## EXERCISE REQUIREMENTS
Keep to the lines between the one holding "# ---- the guitar" and the one holding "obj.data.transform(obj.matrix_world)", inclusive, and write them out exactly.

## DATA LINES

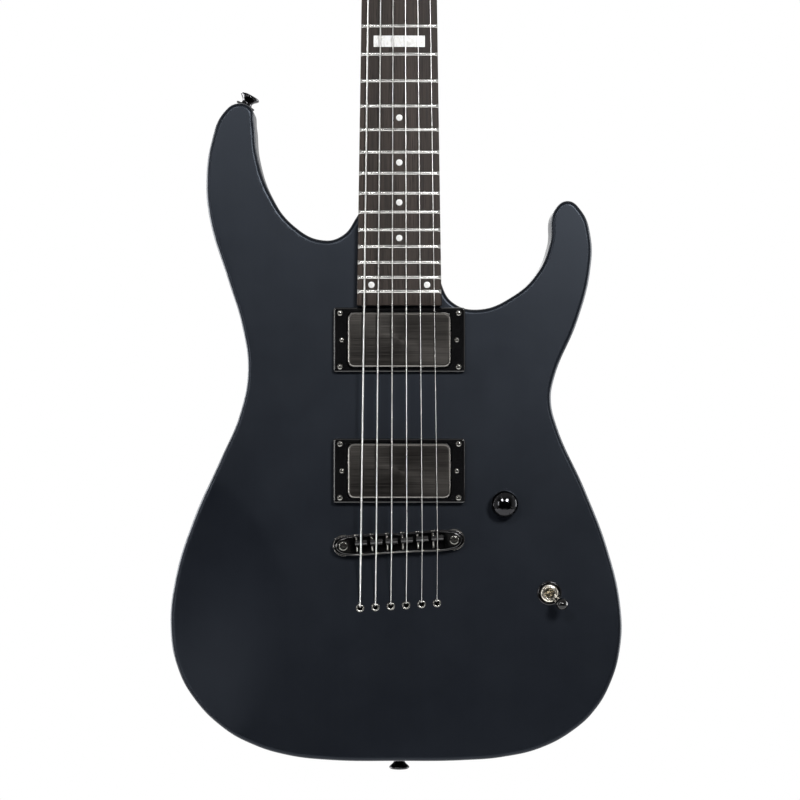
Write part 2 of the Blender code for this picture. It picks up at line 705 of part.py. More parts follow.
def make_saddles():
    for number in range(1, STRING_COUNT + 1):
        x, y, z = saddle_line(number)
        top, floor = y + GAP, CHANNEL_FLOOR_Y - GAP
        shape = [(-2.6, floor), (-2.6, top + 2.4 * MM), (-0.35, top), (0.35, top), (1.9, top + 1.4 * MM),
                 (1.9, floor)]
        half = 4.1 * MM
        rings = [[(side * half, at_y, at_z * MM) for at_z, at_y in shape] for side in (-1, 1)]
        saddle = loft(f"saddle_{number}", rings)
        saddle.matrix_world = Matrix.Translation((x, 0, z)) @ Matrix.Rotation(-BRIDGE_SLANT, 4, "Y")
        keep(saddle, black_metal())


# ---- strings --------------------------------------------------------------------------------------------
def string_route(number, radius):
    """Points and radii of a string: ball end, through the body, over saddle and nut, round its post."""
    ball = 1.8 * MM
    x, z = eyelet_at(number)
    lean = 0.5 * MM  # the string bears on the upper side of its hole
    route = [((x, 19.5 * MM, z), ball), ((x, 16.0 * MM, z), ball), ((x, 15.6 * MM, z), radius)]
    route += [((x, 8 * MM, z + lean), radius), ((x, FRONT_Y + 1 * MM, z + lean), radius)]
    route += [((x, FRONT_Y - 0.75 * MM, z + lean + 0.3 * MM), radius)]
    saddle = Vector(saddle_line(number)) - Vector((0, radius, 0))
    nut = Vector(nut_line(number)) - Vector((0, radius, 0))
    tail = Vector(route[-1][0])
    behind = saddle + (tail - saddle).normalized() * 1.5 * MM
    route += [(tuple(behind), radius), (tuple(saddle + Vector((0, 0, 1 * MM))), radius)]
    coil = coil_points(number, radius)
    past_nut = nut + (coil[0] - nut).normalized() * 3 * MM
    route += [(tuple(nut), radius), (tuple(past_nut), radius)]
    return route + [(tuple(point), radius) for point in coil]


def coil_points(number, radius):
    """The windings on a post, rising from the headstock."""
    centre_x, centre_y = post_at(number)
    reach = POST_WAIST_RADIUS + GAP + radius
    turns, per_turn = 2, 8
    lowest = 4.9 * MM
    pitch = 2 * radius + 0.15 * MM
    frame = head_frame()
    points = []
    for i in range(int(turns * per_turn) + 1):
        angle = 2 * math.pi * i / per_turn
        rise = lowest + pitch * i / per_turn
        across, along = centre_x + reach * math.cos(angle), centre_y + reach * math.sin(angle)
        points.append(frame @ Vector((across, along, rise)))
    return points


def make_strings():
    for number, diameter in enumerate(STRING_DIAMETERS, start=1):
        radius = diameter / 2
        data = bpy.data.curves.new(f"string_{number}", "CURVE")
        data.dimensions = "3D"
        data.bevel_depth = radius
        data.bevel_resolution = 1
        data.use_fill_caps = True
        spline = data.splines.new("POLY")
        route = string_route(number, radius)
        spline.points.add(len(route) - 1)
        for at, (point, thickness) in zip(spline.points, route):
            at.co = (*point, 1)
            at.radius = thickness / radius
        string = bpy.data.objects.new(f"string_{number}", data)
        PARTS.objects.link(string)
        keep(string, steel())


# ---- tuners ---------------------------------------------------------------------------------------------
def make_tuner(number):
    frame = holder(f"tuner_{number}_frame", tuner_frame(number))
    back = -HEAD_THICKNESS - GAP
    low, high = (-7.2 * MM, -6.4 * MM, back - 9.8 * MM), (7.2 * MM, 10.4 * MM, back)
    case = box(f"tuner_housing_{number}", low, high)
    bushing = rod("bushing", (0, 0, back - 0.6 * MM), (0, 0, 2.4 * MM), 4.7 * MM, 14)
    hollow = box("gear_room", (-6 * MM, -5.2 * MM, back - 8.6 * MM), (6 * MM, 9.2 * MM, back - 1.2 * MM))
    post_bore = rod("post_bore", (0, 0, back - 4 * MM), (0, 0, 5 * MM), 3.35 * MM, 14)
    inside, outside = (4 * MM, WORM_OFFSET, -WORM_DEPTH), (9 * MM, WORM_OFFSET, -WORM_DEPTH)
    shaft_bore = rod("shaft_bore", inside, outside, 1.9 * MM, 10)
    join(case, bushing)
    cut(case, hollow, post_bore, shaft_bore)
    for piece in (bushing, hollow, post_bore, shaft_bore):
        carry(frame, piece, piece.matrix_world.copy())
    carry(frame, keep(case, black_metal()))

    waist = POST_WAIST_RADIUS / MM
    top = [(0, 13.4), (2.6, 13.4), (3.0, 13.0), (3.0, 10.6), (waist, 9.9), (waist, 4.0), (3.0, 3.4)]
    profile = top + [(3.0, -16.6), (4.4, -16.6), (4.4, -20.0), (2.0, -20.0), (2.0, -22.8), (0, -22.8)]
    post = turned(f"tuner_post_{number}", profile, 12)
    carry(frame, keep(post, black_metal()))

    shaft = turned(
        f"tuner_button_{number}",
        [(0, 20), (1.5, 20), (2.6, 12), (2.6, 8.6), (1.5, 8.2), (1.5, 4.4), (2.0, 4.0), (2.0, -4.0),
         (1.4, -4.4), (1.4, -5.6), (0, -5.6)],
        10,
    )

    def build(bm):
        bmesh.ops.create_uvsphere(bm, u_segments=12, v_segments=6, radius=1)
        bmesh.ops.scale(bm, vec=(3.9 * MM, 9.4 * MM, 7.6 * MM), verts=bm.verts)

    knob = new_mesh_object("tuner_knob", build)
    place = Matrix.Translation((0, WORM_OFFSET, -WORM_DEPTH)) @ along_x()
    carry(frame, knob, place @ Matrix.Translation((0, 0, 22 * MM)))
    join(shaft, knob)
    carry(frame, keep(shaft, black_metal()), place)


# ---- pickups and controls -------------------------------------------------------------------------------
def rounded_block(name, size, centre, corner, segments=3):
    """A block with its four corners rounded in the front view."""

    def build(bm):
        bmesh.ops.create_cube(bm, size=1)
        bmesh.ops.scale(bm, vec=(size[0], size[2], size[1]), verts=bm.verts)

    block = upright_corners(new_mesh_object(name, build), corner, segments)
    block.data.transform(Matrix.Translation(centre) @ Matrix.Rotation(math.radians(90), 4, "X"))
    return block


def make_pickup(name, z):
    ring_height = RING_HEIGHTS[name]
    ring_y = FRONT_Y - GAP - ring_height / 2
    size = (RING_SIZE[0], ring_height, RING_SIZE[1])
    ring = rounded_block(f"pickup_ring_{name}", size, (0, ring_y, z), 1.5 * MM, 2)
    opening = (PICKUP_SIZE[0] + 1.0 * MM, ring_height + 6 * MM, PICKUP_SIZE[1] + 1.0 * MM)
    cut(ring, rounded_block("ring_opening", opening, (0, ring_y, z), 2.7 * MM, 2))
    keep(ring, black_plastic())

    top_y = PICKUP_TOPS[name]
    middle_y = top_y + PICKUP_DEPTH / 2
    size = (PICKUP_SIZE[0], PICKUP_DEPTH, PICKUP_SIZE[1])
    cover = rounded_block(f"pickup_{name}", size, (0, middle_y, z), 2.6 * MM, 3)
    ears = box("pickup_ears", (-41 * MM, top_y + PICKUP_DEPTH - 2.2 * MM, z - 6 * MM),
               (41 * MM, top_y + PICKUP_DEPTH - 0.4 * MM, z + 6 * MM))
    join(cover, ears)
    keep(cover, material("brushed_black_cover", (0.05, 0.047, 0.043), 0.35, 1.0))


def make_volume():
    x, z = VOLUME_AT
    place = Matrix.Translation((x, FRONT_Y, z)) @ turn_to((0, -1, 0))
    frame = holder("volume_frame", place)
    knob = turned("volume_knob", [(0, 17.2), (3.5, 16.8), (6.6, 15.4), (8.7, 12.8), (9.5, 9.4), (9.5, 1.4),
                                  (9.1, 1.0), (7.5, 1.0), (7.5, 5.0), (3.4, 5.0), (3.4, 12), (0, 12)], 28)
    carry(frame, keep(knob, black_metal()))
    shaft = turned("volume_shaft", [(0, 11.6), (3.0, 11.6), (3.0, -8.6), (0, -8.6)], 12)
    carry(frame, keep(shaft, steel()))
    pot = turned("volume_pot", [(3.3, 3.4), (4.1, 3.4), (4.1, -6.4), (12, -6.4), (12, -15.4), (0, -15.4),
                                (0, -9.2), (3.3, -9.2), (3.3, 3.4)], 18)
    carry(frame, keep(pot, steel()))


def toggle_frame():
    """Origin on the lever's pivot, Z along the lever at rest, X the axis that it swings about."""
    x, z = TOGGLE_AT
    swing = Vector((math.cos(TOGGLE_HEADING), 0, math.sin(TOGGLE_HEADING)))
    axis = swing.cross(Vector((0, -1, 0)))
    along = Vector((0, -1, 0)) * math.cos(TOGGLE_TILT) + swing * math.sin(TOGGLE_TILT)
    across = along.cross(axis)
    rotation = Matrix((axis, across, along)).transposed().to_4x4()
    return Matrix.Translation((x, TOGGLE_PIVOT_Y, z)) @ rotation


def make_toggle():
    x, z = TOGGLE_AT
    place = Matrix.Translation((x, FRONT_Y, z)) @ turn_to((0, -1, 0))
    washer_and_nut = [(4.2, 3.6), (5.4, 3.6), (6.2, 3.0), (6.2, 1.6), (8.4, 1.4), (8.4, 0.3), (6.0, 0.3)]
    works = [(6.0, -6.4), (11, -6.4), (11, -27), (0, -27), (0, -7.5), (4.2, -7.5), (4.2, 3.6)]
    switch = turned("toggle_switch", washer_and_nut + works, 20)
    switch.matrix_world = place
    keep(switch, steel())
    tip = [(0, 29.4), (2.2, 28.8), (3.6, 27.2), (3.9, 25.4), (3.2, 22), (1.9, 16.5), (1.3, 9)]
    lever = turned("toggle_lever", tip + [(1.3, 2), (2.2, 0), (1.3, -2), (1.3, -4), (0, -4)], 12)
    lever.matrix_world = toggle_frame()
    keep(lever, black_metal())


def make_jack():
    place = Matrix.Translation((JACK_FACE_X, 0, JACK_Z)) @ turn_to((1, 0, 0))
    profile = [(11.0, 0), (11.0, -8.9), (4.9, -8.9), (4.9, -7.7), (9.6, -7.7), (9.6, 0), (11.0, 0)]
    cup = turned("jack_cup", profile, 24)
    cup.matrix_world = place
    keep(cup, black_metal())
    bore = JACK_BORE_RADIUS / MM
    outside = [(bore, -4.6), (4.5, -4.6), (7.4, -5.2), (7.4, -7.4), (4.6, -7.4), (4.6, -9.2), (7.9, -9.2)]
    inside = [(7.9, -20), (6.4, -20), (6.4, -44), (0, -44), (0, -42), (bore, -42), (bore, -4.6)]
    jack = turned("output_jack", outside + inside, 16)
    jack.matrix_world = place
    keep(jack, steel())


def make_battery():
    battery = box("battery", (56 * MM, 2.4 * MM, 98 * MM), (82.5 * MM, 18.9 * MM, 146 * MM))
    return keep(bevel(battery, 1.5 * MM, 1), material("battery_can", (0.25, 0.25, 0.27), 0.4, 1.0))


# ---- strap buttons --------------------------------------------------------------------------------------
def upper_button_line(*distances):
    """Points on the upper strap button's axis, at distances out from the horn's edge."""
    x, z = UPPER_BUTTON_AT
    out = Vector((math.cos(UPPER_BUTTON_HEADING), 0, math.sin(UPPER_BUTTON_HEADING)))
    return [Vector((x, 0, z)) + out * distance for distance in distances]


def make_strap_buttons():
    """Each button turns on its own screw, whose shank is part of the same piece."""
    seat = STRAP_BUTTON_HEIGHT / MM
    profile = [(0, 0), (5.4, 0), (7.0, -1.0), (7.0, -2.0), (4.2, -4.4), (3.6, -6.0), (4.6, 0.4 - seat),
               (2.0, 0.4 - seat), (2.0, -28), (0, -28)]
    lower = turned("strap_button_lower", profile, 16)
    lower.matrix_world = turn_to((0, 0, -1))
    keep(lower, black_metal())
    upper = turned("strap_button_upper", profile, 16)
    start, end = upper_button_line(0, STRAP_BUTTON_HEIGHT)
    upper.matrix_world = Matrix.Translation(end) @ turn_to(end - start)
    keep(upper, black_metal())


# ---- the guitar -----------------------------------------------------------------------------------------
def main():
    clear_scene()
    make_body()
    make_control_cover()
    make_neck()
    make_fingerboard()
    make_nut()
    make_truss_rod()
    make_truss_rod_cover()
    make_neck_plate()
    make_neck_screws()
    make_bridge()
    make_saddles()
    make_strings()
    for number in range(1, STRING_COUNT + 1):
        make_tuner(number)
    for name, z in PICKUP_CENTRES.items():
        make_pickup(name, z)
    make_volume()
    make_toggle()
    make_jack()
    make_battery()
    make_strap_buttons()


main()
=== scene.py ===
"""Looks of the solid-body electric guitar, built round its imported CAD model.

Frame: metres, +Z up the neck, -Y out of the front, +X the treble side. Places come from the CAD nodes'
boxes and joints; the points of outlines and profiles are in millimetres.
"""

import json
import math

import bmesh
import bpy
from mathutils import Matrix, Vector


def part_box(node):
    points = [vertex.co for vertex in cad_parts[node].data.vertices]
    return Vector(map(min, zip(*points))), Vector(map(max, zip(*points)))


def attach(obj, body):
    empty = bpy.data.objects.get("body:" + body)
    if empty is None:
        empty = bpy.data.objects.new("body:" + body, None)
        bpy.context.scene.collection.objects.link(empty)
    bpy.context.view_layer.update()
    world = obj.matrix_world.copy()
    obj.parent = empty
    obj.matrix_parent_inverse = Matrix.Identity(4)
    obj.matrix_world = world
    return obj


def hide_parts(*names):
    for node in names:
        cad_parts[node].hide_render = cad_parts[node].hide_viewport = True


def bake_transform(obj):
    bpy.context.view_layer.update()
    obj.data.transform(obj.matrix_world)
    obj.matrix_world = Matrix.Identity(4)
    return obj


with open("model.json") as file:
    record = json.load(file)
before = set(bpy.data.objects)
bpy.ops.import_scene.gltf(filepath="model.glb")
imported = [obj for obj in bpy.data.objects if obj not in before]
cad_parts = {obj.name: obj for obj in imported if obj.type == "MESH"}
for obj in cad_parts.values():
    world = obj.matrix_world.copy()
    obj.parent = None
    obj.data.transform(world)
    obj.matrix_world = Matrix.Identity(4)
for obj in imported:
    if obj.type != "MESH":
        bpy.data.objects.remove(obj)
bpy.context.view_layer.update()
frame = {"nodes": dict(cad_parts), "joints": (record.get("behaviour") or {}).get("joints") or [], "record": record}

MM = 0.001
GAP = 0.3 * MM
JOINTS = {joint["name"]: joint for joint in frame["joints"]}
STRINGS = range(1, 7)  # 1 is high E on the treble side
ROOT = "instrument"

# ---- places read from the frame ----
BODY_LOW, BODY_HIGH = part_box("body")
FRONT_Y, BACK_Y = BODY_LOW.y, BODY_HIGH.y
BODY_THICKNESS = BACK_Y - FRONT_Y
BOARD_LOW, BOARD_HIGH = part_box("fingerboard")
NUT_LOW, NUT_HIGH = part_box("nut")
FRET_HEIGHT = 1.2 * MM
BOARD_TOP_Y = BOARD_LOW.y + FRET_HEIGHT
NECK_TOP_Y = BOARD_HIGH.y + GAP
BOARD_END_Z = BOARD_LOW.z
NUT_Z = NUT_LOW.z
HEAD_START_Z = NUT_HIGH.z + GAP
SCALE_LENGTH = 648 * MM
SCALE_END_Z = NUT_Z - SCALE_LENGTH
BOARD_HALF_AT_NUT = NUT_HIGH.x
BOARD_HALF_AT_END = BOARD_HIGH.x
BOARD_RADIUS = 350 * MM
HEAD_THICKNESS = 14.5 * MM
POCKET_FLOOR_Y = -6 * MM
HEEL_TOP_Z = 396 * MM
FRET_COUNT = 24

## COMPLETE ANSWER
# ---- the guitar -----------------------------------------------------------------------------------------
def main():
    clear_scene()
    make_body()
    make_control_cover()
    make_neck()
    make_fingerboard()
    make_nut()
    make_truss_rod()
    make_truss_rod_cover()
    make_neck_plate()
    make_neck_screws()
    make_bridge()
    make_saddles()
    make_strings()
    for number in range(1, STRING_COUNT + 1):
        make_tuner(number)
    for name, z in PICKUP_CENTRES.items():
        make_pickup(name, z)
    make_volume()
    make_toggle()
    make_jack()
    make_battery()
    make_strap_buttons()


main()
=== scene.py ===
"""Looks of the solid-body electric guitar, built round its imported CAD model.

Frame: metres, +Z up the neck, -Y out of the front, +X the treble side. Places come from the CAD nodes'
boxes and joints; the points of outlines and profiles are in millimetres.
"""

import json
import math

import bmesh
import bpy
from mathutils import Matrix, Vector


def part_box(node):
    points = [vertex.co for vertex in cad_parts[node].data.vertices]
    return Vector(map(min, zip(*points))), Vector(map(max, zip(*points)))


def attach(obj, body):
    empty = bpy.data.objects.get("body:" + body)
    if empty is None:
        empty = bpy.data.objects.new("body:" + body, None)
        bpy.context.scene.collection.objects.link(empty)
    bpy.context.view_layer.update()
    world = obj.matrix_world.copy()
    obj.parent = empty
    obj.matrix_parent_inverse = Matrix.Identity(4)
    obj.matrix_world = world
    return obj


def hide_parts(*names):
    for node in names:
        cad_parts[node].hide_render = cad_parts[node].hide_viewport = True


def bake_transform(obj):
    bpy.context.view_layer.update()
    obj.data.transform(obj.matrix_world)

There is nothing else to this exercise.